Let me clear that I am not criticizing the Mt. Lebanon Police Department. Mt. Lebanon is a small town. Many readers of this blog know (or are!) members of the public safety communities here, and they and I know that raw statistics often cannot convey the full measure of the services that our police officers and firefighters provide. Not every investigation yields a traffic ticket or an arrest. Some arrests and investigations dramatically understate the significance or difficulty of the issues involved. I mock my neighbor for complaining to the Police Department about my leaves, but in my years in Mt. Lebanon I have had occasion to call on the Police Department for serious work, and the response, professionalism, and service has been stellar. I have much to be grateful for.
I do believe, though, that if our public safety departments want to take their claims directly to the residents and taxpayers of the community, then they should be held to the same standards of performance, responsibility, accuracy, and accountability in presenting those claims that we should apply to other aspects of local government -- including the administration of the Municipality, the School District, the Parking Authority, Public Works, and so on and so forth. Actually, those standards should apply whether or not the case gets made directly, as it was in the letter that I received, or not, as it is during regular budgeting processes.

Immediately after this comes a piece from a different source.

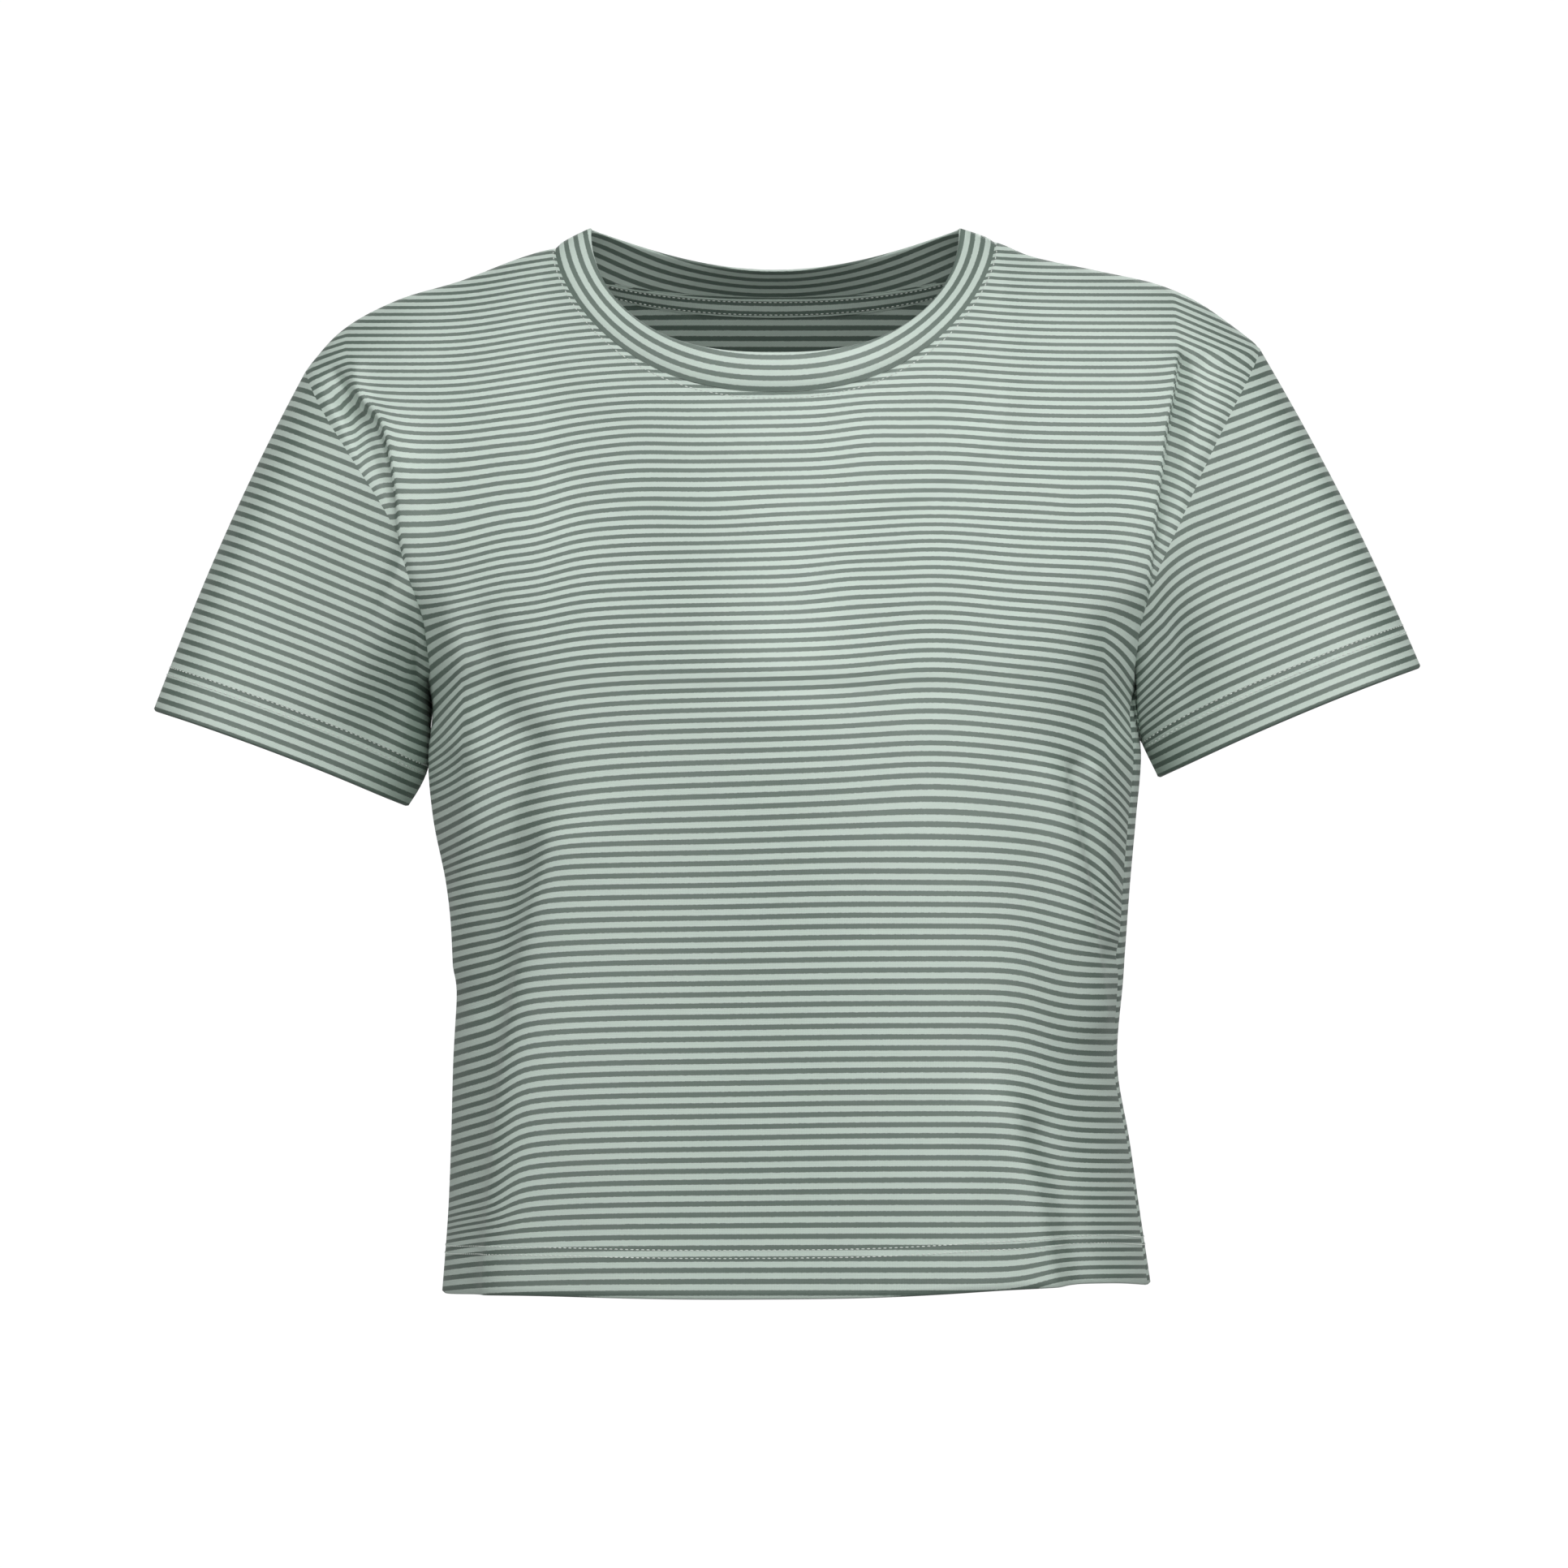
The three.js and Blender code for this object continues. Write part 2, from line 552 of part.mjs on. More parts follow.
// Half a seam gap, at right angles to each sewn edge and into the cloth
function seamTrim(piece, r, c) {
  const trim = new THREE.Vector3();
  const at = (row, column) => {
    const lastRow = piece.grid.length - 1;
    const inRow = clamp(row, 0, lastRow);
    const inColumn = piece.ring ? columnAt(piece, column) : clamp(column, 0, columnsOf(piece) - 1);
    return piece.grid[inRow][inColumn];
  };
  const inwardStep = { bottom: [1, 0], top: [-1, 0], first: [0, 1], last: [0, -1] };
  for (const side of sewnSides(piece, r, c)) {
    const [dr, dc] = inwardStep[side];
    const [alongRows, alongColumns] = [Math.abs(dc), Math.abs(dr)];
    const alongEdge = at(r + alongRows, c + alongColumns).clone();
    alongEdge.sub(at(r - alongRows, c - alongColumns));
    const inward = at(r + dr, c + dc).clone().sub(piece.grid[r][c]);
    inward.addScaledVector(alongEdge, -inward.dot(alongEdge) / alongEdge.lengthSq());
    trim.addScaledVector(inward.normalize(), SEAM_GAP / 2);
  }
  return trim;
}

// Outer and inner points of a wall
function wallPoints(piece) {
  const faces = { outer: [], inner: [] };
  piece.grid.forEach((row, r) => {
    const trimmed = row.map((point, c) => point.clone().add(seamTrim(piece, r, c)));
    const inwards = (point, c) => point.clone().addScaledVector(piece.normals[r][c], -piece.wall);
    faces.outer.push(trimmed);
    faces.inner.push(trimmed.map(inwards));
  });
  return faces;
}

// Closed geometry of a wall: both faces, and the edges between them
function wallGeometry(piece, faces) {
  const rows = piece.grid.length;
  const columns = columnsOf(piece);
  const positions = [...faces.outer.flat(), ...faces.inner.flat()];
  const index = [];
  const outer = (r, c) => r * columns + columnAt(piece, c);
  const inner = (r, c) => rows * columns + outer(r, c);
  const quad = (a, b, c, d) => index.push(a, b, c, a, c, d);
  const lastColumn = piece.ring ? columns : columns - 1;
  for (let r = 0; r < rows - 1; r += 1) {
    for (let c = 0; c < lastColumn; c += 1) {
      quad(outer(r, c), outer(r, c + 1), outer(r + 1, c + 1), outer(r + 1, c));
      quad(inner(r, c), inner(r + 1, c), inner(r + 1, c + 1), inner(r, c + 1));
    }
  }
  for (let c = 0; c < lastColumn; c += 1) {
    quad(outer(0, c), inner(0, c), inner(0, c + 1), outer(0, c + 1));
    quad(outer(rows - 1, c), outer(rows - 1, c + 1), inner(rows - 1, c + 1), inner(rows - 1, c));
  }
  const end = columns - 1;
  for (let r = 0; r < rows - 1 && !piece.ring; r += 1) {
    quad(outer(r, 0), outer(r + 1, 0), inner(r + 1, 0), inner(r, 0));
    quad(outer(r, end), inner(r, end), inner(r + 1, end), outer(r + 1, end));
  }
  const geometry = new THREE.BufferGeometry();
  const numbers = new Float32Array(positions.flatMap((point) => point.toArray()));
  geometry.setAttribute('position', new THREE.BufferAttribute(numbers, 3));
  geometry.setIndex(index);
  geometry.computeVertexNormals();
  return geometry;
}

// The tape lies on the inside of the back panel, just under the neck seam
function tapeGrid(backFaces) {
  const first = SHOULDER_COLUMNS;
  const top = backFaces.inner[ROWS].slice(first, first + BACK_NECK_COLUMNS + 1);
  const below = backFaces.inner[ROWS - 1].slice(first, first + BACK_NECK_COLUMNS + 1);
  const rows = [TAPE.bottom, TAPE.top].map((down) => top.map((point, i) => {
    const c = first + i;
    const share = down / point.distanceTo(below[i]);
    const clear = backPiece.normals[ROWS][c].clone().lerp(backPiece.normals[ROWS - 1][c], share);
    return point.clone().lerp(below[i], share).addScaledVector(clear.normalize(), -TAPE.clearance);
  }));
  return rows.map((row) => row.slice(TAPE.endColumns, -TAPE.endColumns));
}

const front = panelGrid('front', FRONT_NECK_COLUMNS);
const back = panelGrid('back', BACK_NECK_COLUMNS);
const panel = { wall: WALL, sewn: ['top', 'first', 'last'], colour: COLOURS.cloth };
const tube = { wall: WALL, ring: true, sewn: ['bottom'], colour: COLOURS.cloth };
const backPiece = sheet('back', back, panel);
const pieces = [
  sheet('front', front, panel),
  backPiece,
  sheet('sleeve_right', sleeveGrid('right'), tube),
  sheet('sleeve_left', sleeveGrid('left'), tube),
  sheet('neckband', bandGrid(), { ...tube, wall: BAND_WALL, colour: COLOURS.band }),
];
joinNormals(pieces);

const tape = sheet('neck_tape', tapeGrid(wallPoints(backPiece)), { wall: TAPE_WALL, colour: COLOURS.tape });
tape.normals = gridNormals(tape);

const garment = new THREE.Group();
for (const piece of [...pieces, tape]) {
  const material = new THREE.MeshStandardMaterial({
    color: piece.colour,
    roughness: ROUGHNESS,
    metalness: 0,
  });
  const mesh = new THREE.Mesh(wallGeometry(piece, wallPoints(piece)), material);
  mesh.name = piece.name;
  garment.add(mesh);
}

export default garment;
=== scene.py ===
import bmesh
import bpy
import numpy as np
from mathutils import Matrix, Vector


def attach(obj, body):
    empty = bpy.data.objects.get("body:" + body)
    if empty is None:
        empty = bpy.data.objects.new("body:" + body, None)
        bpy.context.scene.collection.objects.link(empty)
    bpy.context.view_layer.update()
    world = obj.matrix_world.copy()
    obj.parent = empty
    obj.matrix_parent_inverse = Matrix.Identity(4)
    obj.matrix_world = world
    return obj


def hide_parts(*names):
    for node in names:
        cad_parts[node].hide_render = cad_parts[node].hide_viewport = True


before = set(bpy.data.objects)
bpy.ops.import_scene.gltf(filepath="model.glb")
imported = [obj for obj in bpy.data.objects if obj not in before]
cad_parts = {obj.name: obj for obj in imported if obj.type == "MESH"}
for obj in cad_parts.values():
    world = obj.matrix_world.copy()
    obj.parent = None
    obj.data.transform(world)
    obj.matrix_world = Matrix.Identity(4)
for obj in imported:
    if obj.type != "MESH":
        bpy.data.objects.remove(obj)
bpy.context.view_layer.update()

# The view. The photo was taken square on from the front with a long lens, the camera level and at
# the height of the ribs, about three metres away. Sizes below are in millimetres.
MM = 0.001
EYE_DISTANCE = 3000
EYE_HEIGHT = -252
VIEW_WIDTH = 728.8
SENSOR = 36

view = bpy.data.cameras.new("view")
view.sensor_width = SENSOR
view.lens = SENSOR * EYE_DISTANCE / VIEW_WIDTH
view.clip_end = 20
eye = bpy.data.objects.new("view", view)
eye.location = (0, -EYE_DISTANCE * MM, EYE_HEIGHT * MM)
eye.rotation_euler = (np.pi / 2, 0, 0)
bpy.context.collection.objects.link(eye)
bpy.context.scene.camera = eye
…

As any good lawyer knows, overstating your case ultimately undermines your credibility. If, on the one hand, the Police Department is arguing that it is rightly staffed and budgeted today, then it is difficult to assess that claim based on the data in the letter, though I have no reason to doubt the Department's sincerity. If, on the other hand, the Police Department is arguing that it is understaffed and overwhelmed and crime is at risk of spiraling out of control in Mt. Lebanon, then the letter simply hasn't shown that to be the case. More data and more detail are needed. And if that's the case, then the Commission should act accordingly.